Confronté avec l’Histoire, Mgr Lemaire l’a été aussi et surtout à la fin des années 1930. Après l’invasion du nord-est de la Chine par le Japon, une dizaine de circonscriptions ecclésiastiques se sont du jour au lendemain trouvées coupées du représentant du Saint-Siège en Chine. Ce dernier, en effet, à l’époque, résidait à Nankin. Rome demanda donc à l’évêque de Kirin de jouer le rôle d’ambassadeur du Vatican auprès du gouvernement du Mandchoukouo. Mgr Gaspais se défendit « comme un beau diable ». Finalement, il dit au Saint-Père quelque chose comme ceci: « Vous m’avez nommé évêque d’un diocèse déterminé. Je suis occupé plein temps. Je n’ai ni le temps ni la possiblité de jouer les diplomates. » A quoi Rome répondit à peu près: « Qu’a cela ne tienne. Nous allons vous donner de l’aide ». Et c’est ainsi que, selon ses propre dires, Mgr Lemaire devint évêque. Cette obligation qui avait été faite à Mgr Gaspais de jouer un rôle de diplomate est restée une source de disputes entre le Vatican et certains milieux chinois où l’on accuse Rome d’avoir reconnu le gouvernement du Mandchoukouo et d’avoir ainsi trahi la Chine. En fait, et Mgr Lemaire, qui a été mêlé de près à toute l’hisoire, était très clair sur ce point, Mgr Gaspais n’a jamais eu le statut de diplomate. Même s’il a pu lui arriver, par la force des choses, de participer, par exemple, à des réceptions officielles, il n’a jamais fait partie du corps diplomatique. Et le Vatican n’a jamais formellement reconnu le gouvernement du Mandchoukouo. Seulement, il fallait bien essayer de garder le contact avec la dizaine de diocèses qui se trouvaient sous la juridiction de fait du Mandchoukouo. Et il fallait bien parler à ce dernier gouvernement, au nom des évêques, du clergé et des fidèles qui vivaient en Manchourie.

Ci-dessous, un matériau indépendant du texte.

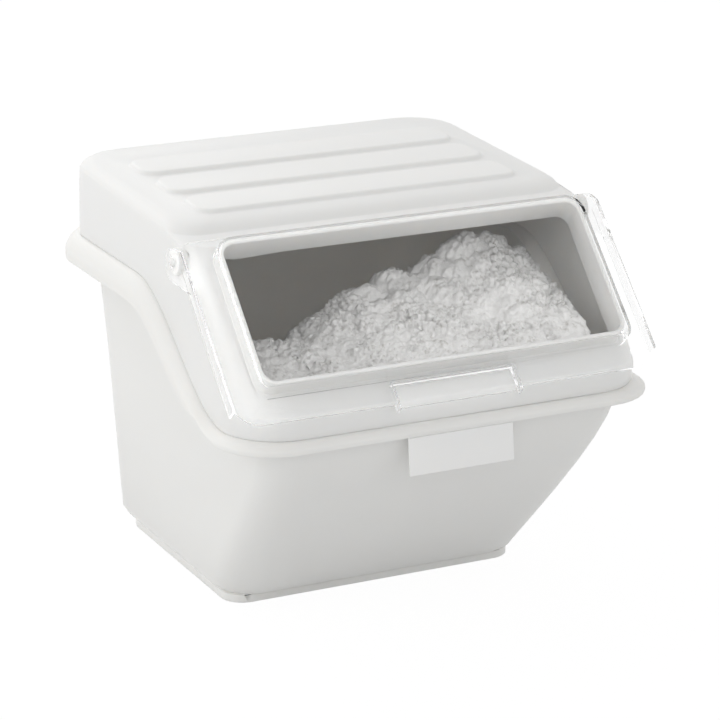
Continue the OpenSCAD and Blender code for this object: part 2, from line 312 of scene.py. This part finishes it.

La tourmente de la seconde guerre mondiale à peine passée, Mgr Lemaire s’est trouvé, une fois encore affronté à l’Histoire. La société des Missions Etrangères de Paris tenait son assemblée générale tous les dix ans. La première ayant eu lieu en 1920, les suivantes se tenaient, tout naturellement, la dernière année de chaque décennie. En 1940, la guerre avait empêché les représentants des missionnaires de rentrer en France. L’assemblée n’avait donc pu avoir lieu. Malheureusement, le supérieur général de l’époque, dont le mandat avait été prorogé, voyait sa santé décliner rapidement. Il demanda finalement à Rome de lui désigner un successeur. En 1945, le Vatican nomma Mgr Charles Lemaire: à Kirin, les Japonais avaient disparu et Mgr Gaspais avait pu reprendre à plein temps ses activités de pasteur; Mgr Lemaire se trouvait donc, d’une certaine manière, sous-employé. Lors de l’assemblée générale de 1950, il fut élu supérieur général par 30 voix sur 31, pour un mandat complet de dix ans. C’est durant cette période qu’il eut à gérer le très difficile problème posé par l’expulsion de Chine de plusieurs centaines de prêtres des Missions étrangères de Paris après la prise de pouvoir des communistes à Pékin. A la fin de son mandat de supérieur général, en 1960, il s’installa à Hongkong comme supérieur de la maison de Béthanie.
Cette étape de sa vie devait être la plus longue, puisqu’elle dura 35 ans. En plus de ses devoirs de supérieur de maison, Mgr Lemaire a jusqu’au bout mis son dévouement au service de nombreuses religieuses: qu’il s’agisse des Soeurs de Saint Paul de Chartres, des Petites Soeurs des Pauvres ou des Petites Soeurs de Jésus. Il n’oublia pourtant jamais son ancienne mission de Kirin. Il était resté en contact épistolaire avec plusieurs prêtres du diocèse, ses anciens élèves et avec des religieuses. Dans le courant de l’année 1993, cinq jeunes prêtres de Kirin passaient quelques jours à Hongkong, au cours d’un voyage organisé. Ils allèrent voir Mgr Lemaire. Il aurait été bien difficile de dire qui était le plus heureux: des jeunes qui rencontraient pour la première fois le grand ancien ou de l’ancien qui voyait venir à lui les fruits du travail accompli soixante ans plus tôt.